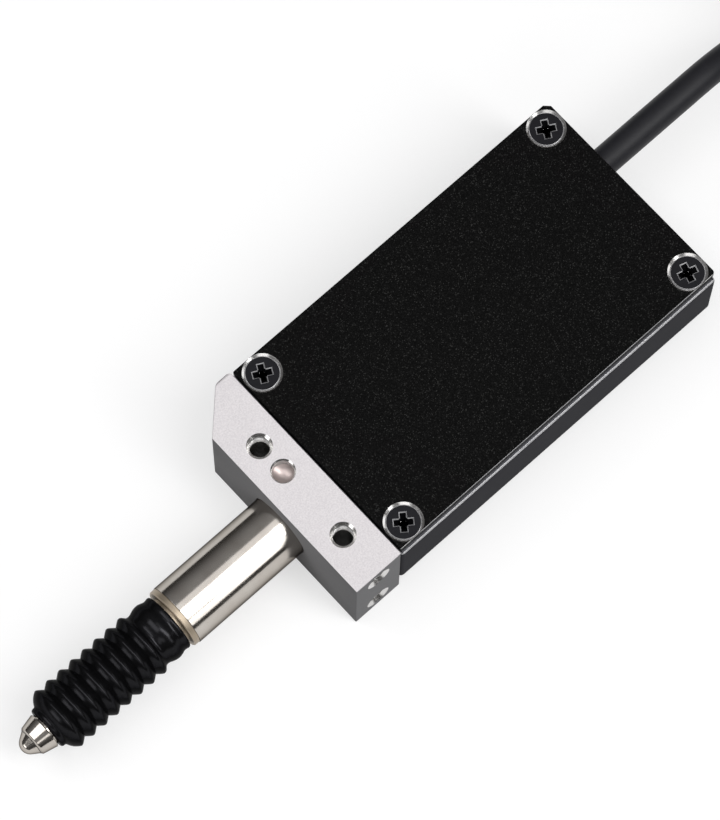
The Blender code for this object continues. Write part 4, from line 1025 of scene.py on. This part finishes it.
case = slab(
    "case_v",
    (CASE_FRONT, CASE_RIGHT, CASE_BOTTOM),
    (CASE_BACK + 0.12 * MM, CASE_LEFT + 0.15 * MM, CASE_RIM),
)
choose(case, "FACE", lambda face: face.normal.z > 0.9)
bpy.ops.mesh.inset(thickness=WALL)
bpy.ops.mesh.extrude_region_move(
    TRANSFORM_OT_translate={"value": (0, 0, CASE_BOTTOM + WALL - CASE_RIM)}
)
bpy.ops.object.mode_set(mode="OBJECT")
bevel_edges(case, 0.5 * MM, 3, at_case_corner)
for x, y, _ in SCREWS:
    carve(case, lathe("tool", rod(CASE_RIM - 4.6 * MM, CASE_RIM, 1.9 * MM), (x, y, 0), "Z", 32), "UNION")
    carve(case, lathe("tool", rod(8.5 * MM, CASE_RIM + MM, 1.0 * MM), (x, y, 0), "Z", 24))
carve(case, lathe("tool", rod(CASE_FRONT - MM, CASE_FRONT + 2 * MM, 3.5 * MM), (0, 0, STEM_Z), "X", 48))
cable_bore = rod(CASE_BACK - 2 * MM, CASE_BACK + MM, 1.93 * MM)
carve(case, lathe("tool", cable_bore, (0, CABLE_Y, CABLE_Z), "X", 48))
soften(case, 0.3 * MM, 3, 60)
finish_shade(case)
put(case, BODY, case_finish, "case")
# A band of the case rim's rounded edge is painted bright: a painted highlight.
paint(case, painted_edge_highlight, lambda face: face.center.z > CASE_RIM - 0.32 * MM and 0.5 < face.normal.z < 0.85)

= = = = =

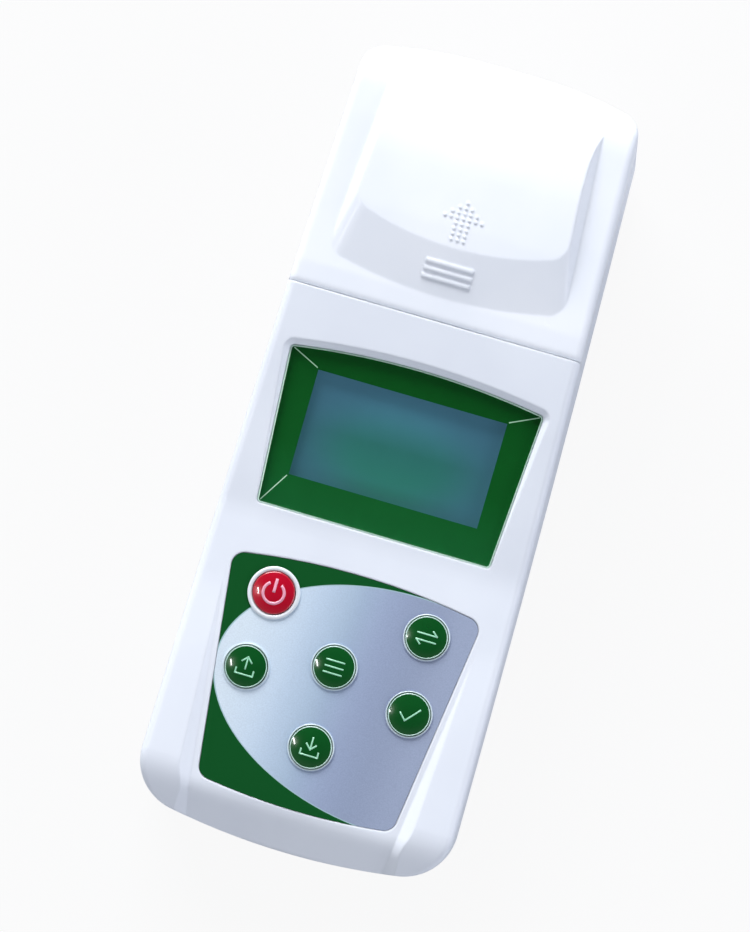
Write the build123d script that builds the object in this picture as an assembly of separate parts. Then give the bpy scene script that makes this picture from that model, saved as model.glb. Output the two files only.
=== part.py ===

= = = = =

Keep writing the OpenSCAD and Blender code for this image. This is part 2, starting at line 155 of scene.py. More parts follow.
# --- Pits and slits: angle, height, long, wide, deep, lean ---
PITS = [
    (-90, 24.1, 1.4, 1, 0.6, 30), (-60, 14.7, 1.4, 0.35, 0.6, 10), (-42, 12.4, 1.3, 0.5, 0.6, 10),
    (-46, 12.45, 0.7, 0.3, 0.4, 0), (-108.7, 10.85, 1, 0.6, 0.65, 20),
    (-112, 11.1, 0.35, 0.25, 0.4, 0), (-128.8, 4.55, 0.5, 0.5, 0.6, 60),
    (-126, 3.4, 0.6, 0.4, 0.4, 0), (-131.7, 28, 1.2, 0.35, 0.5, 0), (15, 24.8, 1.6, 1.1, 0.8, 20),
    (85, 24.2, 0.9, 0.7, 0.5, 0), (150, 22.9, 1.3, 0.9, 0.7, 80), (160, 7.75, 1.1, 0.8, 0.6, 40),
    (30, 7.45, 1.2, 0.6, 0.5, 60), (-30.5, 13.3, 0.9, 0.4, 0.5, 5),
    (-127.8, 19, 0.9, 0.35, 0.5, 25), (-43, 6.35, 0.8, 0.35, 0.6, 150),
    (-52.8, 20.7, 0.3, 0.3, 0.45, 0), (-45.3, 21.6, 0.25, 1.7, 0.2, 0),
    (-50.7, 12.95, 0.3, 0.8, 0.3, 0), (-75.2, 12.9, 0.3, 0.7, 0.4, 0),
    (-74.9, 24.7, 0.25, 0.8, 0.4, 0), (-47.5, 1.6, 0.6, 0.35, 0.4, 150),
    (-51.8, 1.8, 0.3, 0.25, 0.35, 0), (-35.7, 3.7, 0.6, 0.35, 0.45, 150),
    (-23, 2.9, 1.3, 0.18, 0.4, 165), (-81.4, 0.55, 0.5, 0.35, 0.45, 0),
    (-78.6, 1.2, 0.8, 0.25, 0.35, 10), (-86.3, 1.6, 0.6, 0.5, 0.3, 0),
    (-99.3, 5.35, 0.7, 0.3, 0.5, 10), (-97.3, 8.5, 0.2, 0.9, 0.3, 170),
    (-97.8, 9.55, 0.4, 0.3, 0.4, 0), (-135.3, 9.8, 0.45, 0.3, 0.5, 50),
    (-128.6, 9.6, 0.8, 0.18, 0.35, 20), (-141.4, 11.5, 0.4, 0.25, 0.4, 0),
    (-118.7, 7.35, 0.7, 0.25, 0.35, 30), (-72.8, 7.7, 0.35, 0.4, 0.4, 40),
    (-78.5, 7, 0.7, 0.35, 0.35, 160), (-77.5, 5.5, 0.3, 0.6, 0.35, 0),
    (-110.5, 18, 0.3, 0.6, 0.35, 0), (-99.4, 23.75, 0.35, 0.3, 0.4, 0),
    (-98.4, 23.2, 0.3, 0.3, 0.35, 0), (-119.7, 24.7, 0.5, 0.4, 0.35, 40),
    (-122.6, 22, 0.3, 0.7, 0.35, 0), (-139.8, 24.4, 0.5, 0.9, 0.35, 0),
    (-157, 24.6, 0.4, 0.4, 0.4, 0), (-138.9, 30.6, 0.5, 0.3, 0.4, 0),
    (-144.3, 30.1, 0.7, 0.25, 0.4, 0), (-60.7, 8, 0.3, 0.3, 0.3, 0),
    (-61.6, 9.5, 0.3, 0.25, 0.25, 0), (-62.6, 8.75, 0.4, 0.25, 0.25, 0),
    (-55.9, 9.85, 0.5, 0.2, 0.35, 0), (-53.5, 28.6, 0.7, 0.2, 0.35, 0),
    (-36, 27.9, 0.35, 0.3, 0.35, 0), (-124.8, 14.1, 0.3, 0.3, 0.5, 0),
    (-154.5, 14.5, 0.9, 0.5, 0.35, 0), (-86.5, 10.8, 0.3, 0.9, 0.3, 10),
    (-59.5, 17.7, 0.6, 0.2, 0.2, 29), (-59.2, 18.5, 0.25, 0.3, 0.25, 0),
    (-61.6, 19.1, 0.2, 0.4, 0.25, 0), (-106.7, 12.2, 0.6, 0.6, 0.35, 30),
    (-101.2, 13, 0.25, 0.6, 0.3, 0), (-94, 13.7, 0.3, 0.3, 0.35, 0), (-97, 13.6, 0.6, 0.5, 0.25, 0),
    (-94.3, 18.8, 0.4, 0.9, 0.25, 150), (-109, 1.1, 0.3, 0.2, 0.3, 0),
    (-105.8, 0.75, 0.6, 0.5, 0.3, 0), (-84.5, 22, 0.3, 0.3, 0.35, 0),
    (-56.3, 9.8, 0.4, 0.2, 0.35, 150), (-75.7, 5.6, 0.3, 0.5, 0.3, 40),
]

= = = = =

◆ **TASK PROMPT**: Each line in the listing above that contains "Blender" should be copied.

◆ **TASK RESULT**:
The Blender code for this object continues. Write part 4, from line 1025 of scene.py on. This part finishes it.
Keep writing the OpenSCAD and Blender code for this image. This is part 2, starting at line 155 of scene.py. More parts follow.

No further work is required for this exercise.